Первоначальный толчок к изучению России на базе университетов возник, как ни странно, не внутри научного сообщества, а в ходе более широкой общественной дискуссии. Все началось с Изабель Хэпгуд, которая искала способы привлечь внимание американцев к России, после того как в 1892 году проблема голода пошла на убыль. В письме в журнал «The Nation» она изложила необходимость в должности профессора в области русистики и критерии ее создания: в идеале она должна быть введена либо в Бостоне, либо в Чикаго (то есть либо в Гарварде, либо в Чикагском университете), и тот, кто ее займет, должен достаточно бегло владеть языком. Настаивая на том, что эта работа «требует знания русского языка в устной и письменной форме, которым не обладает ни один американский мужчина», Хэпгуд призывала, чтобы эту должность занял ученый из Санкт-Петербурга или Киева [Hapgood 1892b: 447; Saul 1996: 392–395]. На письмо последовало два ответа. Первый был от коллеги-переводчика Натана Хаскелла Доула, который отметил маловероятность того, что у такого профессора «не будет отбоя от учеников», но настаивал на том, чтобы эту должность занимал кто-то, также отлично владеющий английским языком. Более необычным было письмо от учителя из Канзас-Сити Лео Винера («Русского»), который стал продвигать идею, что также могут подойти нерусские иностранцы [Dole, Wiener 1892]. В своем ответе Хэпгуд намекнула, что на самом деле в своем утверждении, что «ни один американский мужчина» не подходит для этой работы, она подразумевала гендерные особенности. Она уверенно (возможно, даже слишком) отвергала любые личные цели, в то же время подчеркивая свои «несколько необычные таланты» в русском [Hapgood 1892c]. И на этом дело остановилось, по крайней мере на несколько лет.

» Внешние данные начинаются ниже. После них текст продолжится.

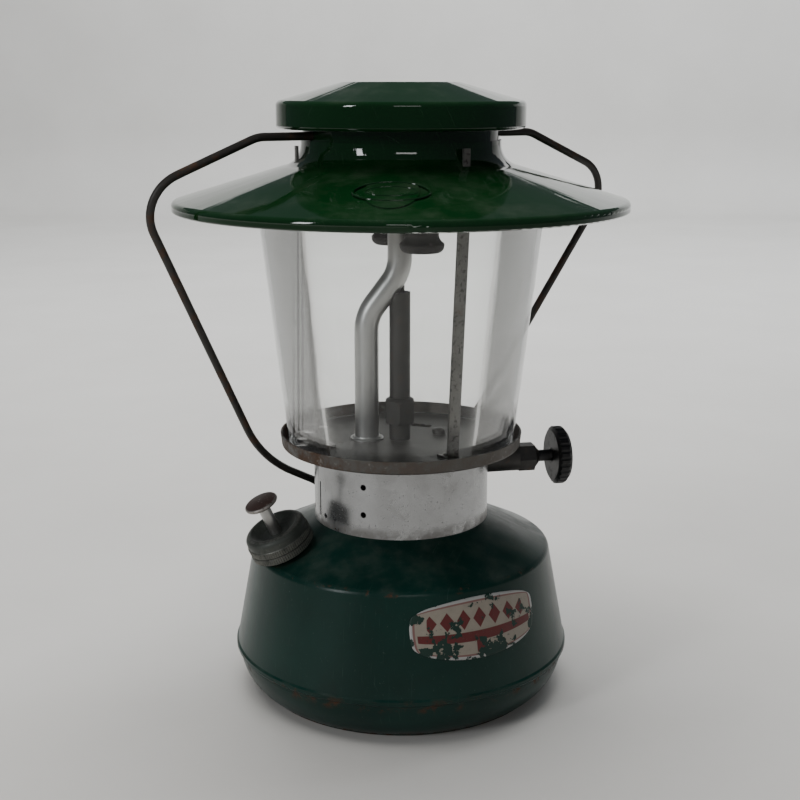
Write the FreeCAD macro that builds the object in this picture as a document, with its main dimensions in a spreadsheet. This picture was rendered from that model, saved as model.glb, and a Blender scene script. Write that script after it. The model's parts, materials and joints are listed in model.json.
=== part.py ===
import FreeCAD, Part
import Sketcher
import math
import os

# A two-burner liquid-fuel camping lantern: fuel tank, burner frame, glass globe,
# hood with wire bail, fuel valve and a pump that works through the filler cap.
# Millimetres, +Z up, origin at the centre of the tank's foot on the ground.
# The valve points to +X and the filler cap to -X and -Y.

DRIVING_SIZES = {
    # tank
    "foot_radius": 71.5,
    "foot_width": 4.5,
    "dome_height": 4.5,
    "seam_radius": 85.2,
    "seam_height": 23.0,
    "bead_height": 3.6,
    "bead_depth": 0.8,
    "pan_curve_radius": 24.0,
    "shoulder_radius": 76.0,
    "shoulder_height": 74.1,
    "shoulder_round": 3.5,
    "crown_radius": 40.0,
    "crown_height": 91.0,
    "sheet_wall": 0.9,
    "seam_clearance": 0.1,
    # filler and pump
    "filler_radius": 65.0,
    "filler_azimuth": 208.0,
    "neck_radius": 10.5,
    "neck_wall": 1.8,
    "neck_rise": 8.5,
    "filler_cap_radius": 16.2,
    "filler_cap_length": 12.6,
    "filler_cap_wall": 2.0,
    "knurl_depth": 0.42,
    "knurl_count": 84,
    "dish_depth": 3.2,
    "gasket_length": 1.6,
    "barrel_radius": 7.6,
    "barrel_wall": 0.7,
    "barrel_length": 52.0,
    "pump_cup_height": 14.5,
    "pump_rod_radius": 3.0,
    "pump_knob_radius": 8.6,
    "pump_knob_length": 2.8,
    "pump_knob_rise": 16.0,
    "running_clearance": 0.06,
    # burner frame
    "collar_radius": 44.3,
    "collar_wall": 0.9,
    "plate_height": 126.4,
    "plate_radius": 61.1,
    "plate_wall": 1.0,
    "rim_height": 6.7,
    "air_hole_radius": 3.6,
    "air_hole_circle": 50.8,
    "strap_circle": 43.5,
    "strap_width": 6.4,
    "strap_wall": 1.2,
    "strap_tab_width": 3.7,
    # mixing tube, generator and burners
    "mixing_tube_radius": 6.1,
    "tube_wall": 0.9,
    "mixing_offset": 16.8,
    "mixing_bend_low": 183.0,
    "mixing_bend_high": 221.0,
    "generator_x": -0.6,
    "generator_y": 4.0,
    "generator_radius": 2.4,
    "sleeve_radius": 5.3,
    "sleeve_top": 203.0,
    "generator_nut_flats": 14.4,
    "generator_nut_low": 136.0,
    "generator_nut_high": 149.0,
    "manifold_height": 249.0,
    "manifold_radius": 7.2,
    "burner_low": 225.0,
    "burner_gap": 1.9,
    "burner_azimuth": 292.2,
    "burner_lip_radius": 10.8,
    "burner_throat_radius": 8.2,
    # valve
    "valve_height": 113.5,
    "valve_azimuth": 12.0,
    "valve_radius": 7.0,
    "valve_reach": 63.0,
    "packing_nut_flats": 13.2,
    "packing_nut_length": 8.5,
    "valve_stem_radius": 2.0,
    "valve_hub_radius": 3.0,
    "valve_knob_radius": 15.2,
    "valve_knob_length": 6.6,
    "valve_knob_reach": 85.0,
    "valve_knob_teeth": 26,
    # globe
    "globe_low_radius": 57.0,
    "globe_high_radius": 71.4,
    "globe_length": 128.5,
    "globe_wall": 2.2,
    "globe_clearance": 0.35,
    # hood
    "shade_radius": 111.0,
    "shade_lip_low": 244.6,
    "shade_lip_high": 249.5,
    "shade_crease_radius": 57.5,
    "shade_crease_height": 265.6,
    "badge_circle": 80.0,
    "badge_azimuth": 267.0,
    "badge_length": 36.4,
    "badge_width": 24.0,
    "badge_relief": 0.6,
    "hood_neck_radius": 48.5,
    "hood_neck_height": 276.0,
    "hood_collar_height": 2.0,
    "hood_wall": 0.8,
    "hood_fit": 0.1,
    "vent_cap_radius": 60.2,
    "vent_cap_low": 283.4,
    "vent_cap_high": 296.0,
    "vent_cap_flat_radius": 28.5,
    "overall_height": 305.0,
    # bail
    "bail_wire_radius": 1.95,
    "bail_azimuth": 28.3,
    "bail_lean": 12.9,
    "bail_height": 280.4,
    "bail_hole_clearance": 0.5,
    "bail_crossbar_half": 74.5,
    "bail_corner_half": 131.5,
    "bail_corner_drop": 25.0,
    "bail_foot_half": 61.4,
    "bail_foot_drop": 168.3,
    "bail_hook_half": 28.0,
    "bail_hook_drop": 187.0,
}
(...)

Тем временем Арчибальд Кэри Кулидж занял профессорскую должность, на которой он впоследствии останется более трех десятилетий. Кулидж начал свою карьеру в славистике неохотно и, возможно, даже случайно. Рожденный в высших кругах бостонских аристократов, он мог утверждать, что имеет среди своих прямых предков таких выдающихся людей, как Томас Джефферсон и Покахонтас. Не имея проблем с деньгами (что обеспечивал целевой фонд), Кулидж последовал семейной традиции и поступил в Гарвард. В 1887 году он окончил университет с отличием и получил ученую степень по истории. Как и большинство историков, заинтересованных в продолжении образования, Кулидж отправился в Берлин и Париж; он посещал лекции Леруа-Больё по русской истории и жизни в России [Byrnes 1982: 51]. После двух лет учебы в Париже он переехал во Фрайбургский университет и занялся исследованиями в области конституционной истории США. Во время отпуска в Скандинавии он совершил небольшую поездку в Санкт-Петербург, где, по случайности, его взял на работу секретарь американского представительства Джордж Вуртс. По этой причине Кулидж задержался там на восемь месяцев и за это время овладел языком. Такое погружение в жизнь российской столицы послужило для него отличной стажировкой по изучению как европейской дипломатии, так и русских традиций. Он добросовестно изучил русские обычаи, связанные с употреблением как чая, так и водки, назвав последнюю «довольно слабой жидкостью» 79 . И все же Кулидж стал испытывать беспокойство от этой жизни в дальних странствиях без серьезных занятий. Хотя он не хотел «бесконечно путешествовать ради удовольствия», вернуться домой без ученой степени было бы «признанием в неудаче». К 1892 году, не имея возможности устроиться на постоянную дипломатическую должность и устав от путешествий, Кулидж закончил свою диссертацию о Конституции США. В этой работе были исследованы философские предпосылки создания Конституции, особенно те, которые исходили из-за рубежа 80 .
79
Посол Эндрю Диксон Уайт также надеялся взять на работу Кулиджа вместо Вуртса. См.: White to John Foster, 24 August 1892, SDR, «Despatches from U.S. Ministers to Russia», № 230; письмо Кулиджа отцу от 11 апреля 1891 года, цит. по: [Coolidge, Lord 1932: 30].
80
См. [Byrnes 1982: 52–53; Coolidge, Lord 1932: 20–38 (цитата приводится в письме Кулиджа своему отцу от 18 марта 1891 года, с. 26); Coolidge 1892].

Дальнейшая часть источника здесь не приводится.